■ SUPPLIED MATERIAL
__________________________________________________

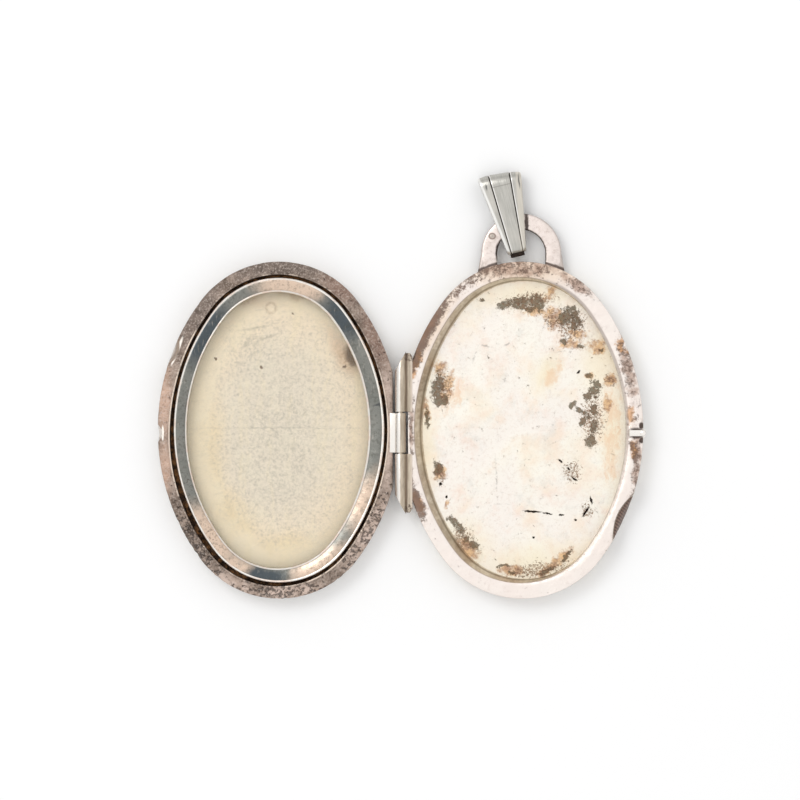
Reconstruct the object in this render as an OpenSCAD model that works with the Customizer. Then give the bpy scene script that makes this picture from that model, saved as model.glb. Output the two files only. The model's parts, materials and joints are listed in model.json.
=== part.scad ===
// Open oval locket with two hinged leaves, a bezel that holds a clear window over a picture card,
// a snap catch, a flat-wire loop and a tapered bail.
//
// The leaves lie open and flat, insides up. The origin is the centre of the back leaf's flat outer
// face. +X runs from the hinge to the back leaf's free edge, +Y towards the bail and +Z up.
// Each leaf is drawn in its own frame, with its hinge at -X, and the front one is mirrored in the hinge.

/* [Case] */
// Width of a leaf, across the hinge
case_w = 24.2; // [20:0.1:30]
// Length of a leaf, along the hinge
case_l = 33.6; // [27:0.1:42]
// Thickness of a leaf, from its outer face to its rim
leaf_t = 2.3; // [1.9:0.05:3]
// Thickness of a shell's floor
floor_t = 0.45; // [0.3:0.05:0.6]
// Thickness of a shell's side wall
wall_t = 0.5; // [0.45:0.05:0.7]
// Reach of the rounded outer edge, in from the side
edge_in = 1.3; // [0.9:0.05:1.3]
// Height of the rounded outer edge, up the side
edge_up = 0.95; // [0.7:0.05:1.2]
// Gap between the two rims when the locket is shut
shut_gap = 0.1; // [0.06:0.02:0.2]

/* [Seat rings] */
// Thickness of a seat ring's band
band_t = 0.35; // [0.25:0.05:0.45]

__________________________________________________

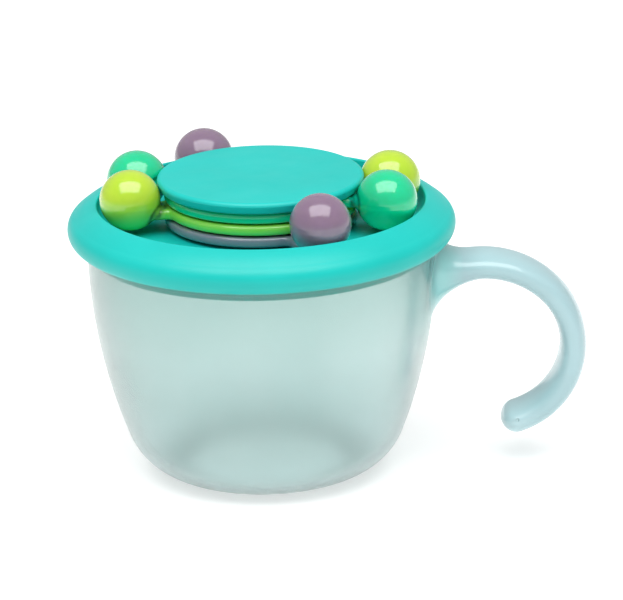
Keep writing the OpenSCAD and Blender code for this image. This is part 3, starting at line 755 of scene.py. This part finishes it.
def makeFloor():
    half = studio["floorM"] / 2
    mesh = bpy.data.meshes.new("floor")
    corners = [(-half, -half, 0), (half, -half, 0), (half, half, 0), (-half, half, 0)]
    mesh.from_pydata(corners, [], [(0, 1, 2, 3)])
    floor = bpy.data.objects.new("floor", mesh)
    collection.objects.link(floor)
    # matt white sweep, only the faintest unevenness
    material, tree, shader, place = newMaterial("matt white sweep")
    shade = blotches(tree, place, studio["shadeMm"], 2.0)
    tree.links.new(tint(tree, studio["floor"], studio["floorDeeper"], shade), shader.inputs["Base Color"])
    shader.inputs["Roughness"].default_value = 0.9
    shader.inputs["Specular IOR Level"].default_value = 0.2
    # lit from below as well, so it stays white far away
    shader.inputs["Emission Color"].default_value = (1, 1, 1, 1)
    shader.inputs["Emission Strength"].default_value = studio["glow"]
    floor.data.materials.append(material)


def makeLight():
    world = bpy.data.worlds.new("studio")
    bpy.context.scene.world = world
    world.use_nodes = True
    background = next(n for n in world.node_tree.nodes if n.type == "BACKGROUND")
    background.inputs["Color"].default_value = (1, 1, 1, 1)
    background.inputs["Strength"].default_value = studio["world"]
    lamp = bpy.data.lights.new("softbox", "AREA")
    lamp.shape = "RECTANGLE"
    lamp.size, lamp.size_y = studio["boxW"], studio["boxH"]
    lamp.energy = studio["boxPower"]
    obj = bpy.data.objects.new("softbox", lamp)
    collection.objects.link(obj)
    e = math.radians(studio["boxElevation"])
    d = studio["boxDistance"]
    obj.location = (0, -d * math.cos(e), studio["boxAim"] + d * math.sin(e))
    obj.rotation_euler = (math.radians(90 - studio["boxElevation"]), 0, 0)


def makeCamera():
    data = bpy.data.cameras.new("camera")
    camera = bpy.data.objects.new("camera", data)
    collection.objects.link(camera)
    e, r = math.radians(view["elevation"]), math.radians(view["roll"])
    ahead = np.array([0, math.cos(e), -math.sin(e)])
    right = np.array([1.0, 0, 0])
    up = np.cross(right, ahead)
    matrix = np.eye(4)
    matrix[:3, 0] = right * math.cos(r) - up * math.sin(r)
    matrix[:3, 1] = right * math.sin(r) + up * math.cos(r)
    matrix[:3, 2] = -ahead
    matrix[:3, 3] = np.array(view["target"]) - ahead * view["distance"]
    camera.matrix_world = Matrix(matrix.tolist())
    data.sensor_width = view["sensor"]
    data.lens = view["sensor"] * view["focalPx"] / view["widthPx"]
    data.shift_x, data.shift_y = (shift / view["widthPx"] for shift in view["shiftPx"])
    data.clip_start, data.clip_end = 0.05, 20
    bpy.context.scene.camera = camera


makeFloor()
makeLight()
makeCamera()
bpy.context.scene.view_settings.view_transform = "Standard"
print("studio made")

__________________________________________________

■ WORK TO DO
Proceeding from the line containing "Reconstruct the object" through the line containing "in the hinge.", transcribe the lines above exactly, both end lines included.

■ SOLUTION FOR THIS TASK
Reconstruct the object in this render as an OpenSCAD model that works with the Customizer. Then give the bpy scene script that makes this picture from that model, saved as model.glb. Output the two files only. The model's parts, materials and joints are listed in model.json.
=== part.scad ===
// Open oval locket with two hinged leaves, a bezel that holds a clear window over a picture card,
// a snap catch, a flat-wire loop and a tapered bail.
//
// The leaves lie open and flat, insides up. The origin is the centre of the back leaf's flat outer
// face. +X runs from the hinge to the back leaf's free edge, +Y towards the bail and +Z up.
// Each leaf is drawn in its own frame, with its hinge at -X, and the front one is mirrored in the hinge.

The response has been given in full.